9. We have a dog named Chloe, who we think is part golden lab and part beagle, and a cat named Baxter, who is a Maine Coon. They actually came with my wife, and Baxter was not a fan of me for the first couple of years. I once woke up to Baxter chewing on my fingers. When I took them away, he shot me the look of death.


10. Our house is in the woods. We have a family of deer that goes through the yard every day. It is very peaceful unless Chloe notices them, in which case it becomes a half-hour bark fest.

11. I have skied since I was 6 years old, and my favorite place for skiing is Telluride. My family first skied in Telluride during the Christmas 1979 holiday when I was in second grade. On Christmas day that year, Telluride had 125 skiers. At the time, Telluride did not yet have any flushing toilets on the mountain, and I did not like their outhouses. I will let you guess how my day typically ended.

12. When I was 15, I got to ski for a day in Telluride with Franz Klammer, who won the gold medal in Downhill at the 1976 Winter Olympics. He was very cool and had the biggest thighs of anyone I have ever met.

13. My parents had my older sister Kim in 1967, me in 1971, and my little sister Lauren in 1986. When Lauren graduated from Florida State this past spring, my parents finally had their last child out of the house after 42 years. I am amazed by this fact, especially since my wife and I won't even celebrate our 42nd wedding anniversary until I am 78.

14. I went deer hunting for the first time this last fall with my father-in-law. I had a clean shot at a buck, but since he was standing where I had last seen my father-in-law, I didn't take the shot (I figured accidentally shooting my father-in-law with a 12 gauge shot gun would make family gatherings very awkward). By the time I had another clean shot at the buck, he was running full speed towards the woods, and I missed. Hopefully, my hunting will be a little more successful next fall.

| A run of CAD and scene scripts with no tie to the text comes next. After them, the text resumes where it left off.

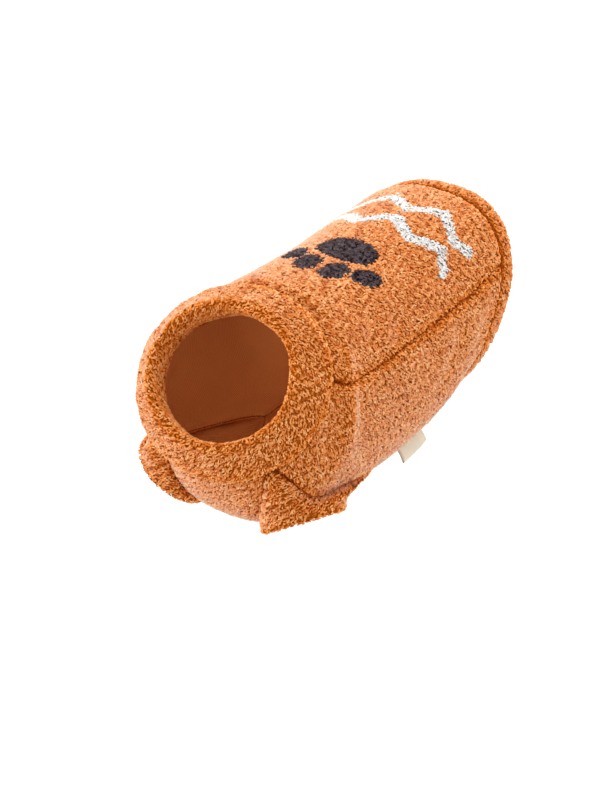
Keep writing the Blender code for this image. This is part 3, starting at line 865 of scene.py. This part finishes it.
def tag_face():
    """Rows out along one layer, half a circle round the fold, and back; columns along the seam."""
    station = np.linspace(*TAG_STATIONS, TAG_COLUMNS)
    angle = belly_seam_angle(station)
    outward = -inward(station, angle)
    across = unit(body_point(station, angle + 1) - body_point(station, angle - 1))
    straight = np.linspace(-TAG_ROOT, TAG_REACH - TAG_LAYERS, TAG_STRAIGHT_ROWS)
    turn = np.linspace(np.pi / 2, -np.pi / 2, TAG_FOLD_ROWS)
    out = np.concatenate([straight[:-1], TAG_REACH - TAG_LAYERS * (1 - np.cos(turn)), straight[-2::-1]])
    layer = np.full(len(straight) - 1, TAG_LAYERS)
    up = np.concatenate([layer, TAG_LAYERS * np.sin(turn), -layer])
    free = np.clip(out / TAG_REACH, 0, 1)
    droop = TAG_BEND * free**2
    wave = TAG_WAVE * np.sin(np.linspace(0, TAG_WAVE_TURN, TAG_COLUMNS)) * free[:, None]
    lift = up[:, None] - droop[:, None] + wave
    return body_point(station, angle) + outward * out[:, None, None] + across * lift[..., None]


tag = add_wall("side_tag_tape", tag_face()[:, ::-1], woven_tape, thickness=TAG_TAPE)

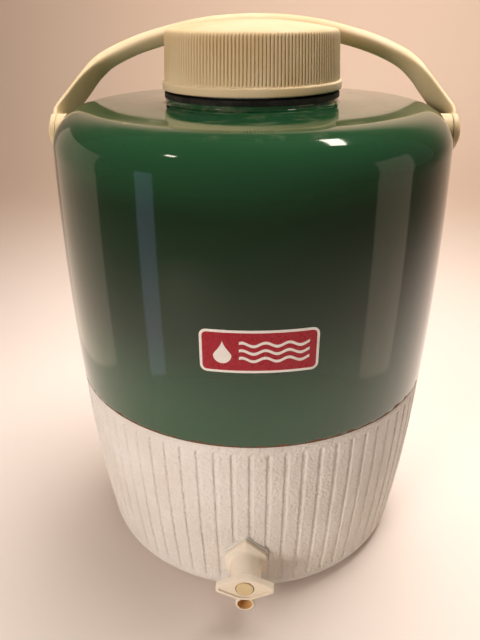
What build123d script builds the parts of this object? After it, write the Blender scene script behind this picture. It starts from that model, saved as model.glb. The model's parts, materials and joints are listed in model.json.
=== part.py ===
from build123d import *
from math import asin, cos, degrees, radians, sin, sqrt
import os

# Insulated drinks jug: a drawn steel shell over a fluted plastic base, with foam and a
# blow-moulded tank inside, a screw lid, a bail handle and a push-button faucet.
# Millimetres, +Z up, origin at the middle of the flat underside, faucet on the -Y side.

# ---------------------------------------------------------------- driving dimensions
# Steel shell
body_r = 125.0
shell_wall = 0.9
seam_z = 137.4
shoulder_z = 290.0
barrel = 1.6
shoulder_r = 23.0
crown_rise = 1.4
collar_r = 54.0
collar_h = 3.0
collar_fillet = 2.5

# Base cup
base_wall = 3.0
base_low_r = 115.5
base_corner_r = 16.0
base_belly = 1.9
seam_step = 0.3
tuck_h = 14.0
foot_ring_in = 42.0
foot_ring_out = 88.0
foot_ring_depth = 1.6
groove_count = 72
groove_arc_deg = 1.7
groove_depth = 1.0
groove_phase_deg = 1.5
groove_top_gap = 5.5

# Tank inside
tank_r = 101.0
tank_wall = 2.4
tank_floor_gap = 14.0
tank_cone_h = 12.0
tank_shoulder_drop = 10.0
neck_r = 45.0
neck_wall = 2.8
tank_pad_r = 16.5
tank_pad_sink = 2.1
ring_low_drop = 6.0
ring_lip = 0.7
ring_round = 1.0
ring_stand = 3.1
neck_top_z = 347.8
tank_bend_r = 8.0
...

15. I think that last year's election proved South Park correct- every election comes down to a giant douche and a turd sandwich. (This is a reference to an episode from 2004, in which Stan refuses to vote for a new school mascot because its options are a giant douche and a turd sandwich. In attempting to get Stan to vote, Stan's father says, "Son, every election comes down to a choice between a giant douche and a turd sandwich, but you still have a civic obligation to vote.") To avoid offending anyone more than I already have, I won't say who I thought was the giant douche and the turd sandwich, nor will I announce who got my vote.

Friday, July 10, 2009

Welcome to Bru's Bits

During my senior year in high school, I wrote a weekly column for the school's newspaper called "Bru's Bits." Each column typically consisted of 5 or 6 pithy entries that covered school issues, politics, current events, and other random topics that interested me and likely no one else. In all honesty, Bru's Bits was filler so that my buddy, who served as the paper's front page editor, did not have to come up with a third "news" story every week. But it gave me a platform to express my thoughts and opinions on the news of the day at a time when such platforms were few and far between, an experience for which I have always been grateful.


Today, blogger.com, Facebook, and Twitter provide everyone with a platform to express their views and thoughts. Unfortunately, all existing blogs and Twitter feeds suffer from one critical flaw: they do not always cover topics that interest me (and likely no one else). To correct this flaw, I have decided to reincarnate my old column Bru's Bits, updated for today's electronic age.

We'll see how long this blog lasts. It's not my day job, and I could well get bored. In the meantime, sit back and enjoy. Or don't. Whatever, so long as the posts interest me.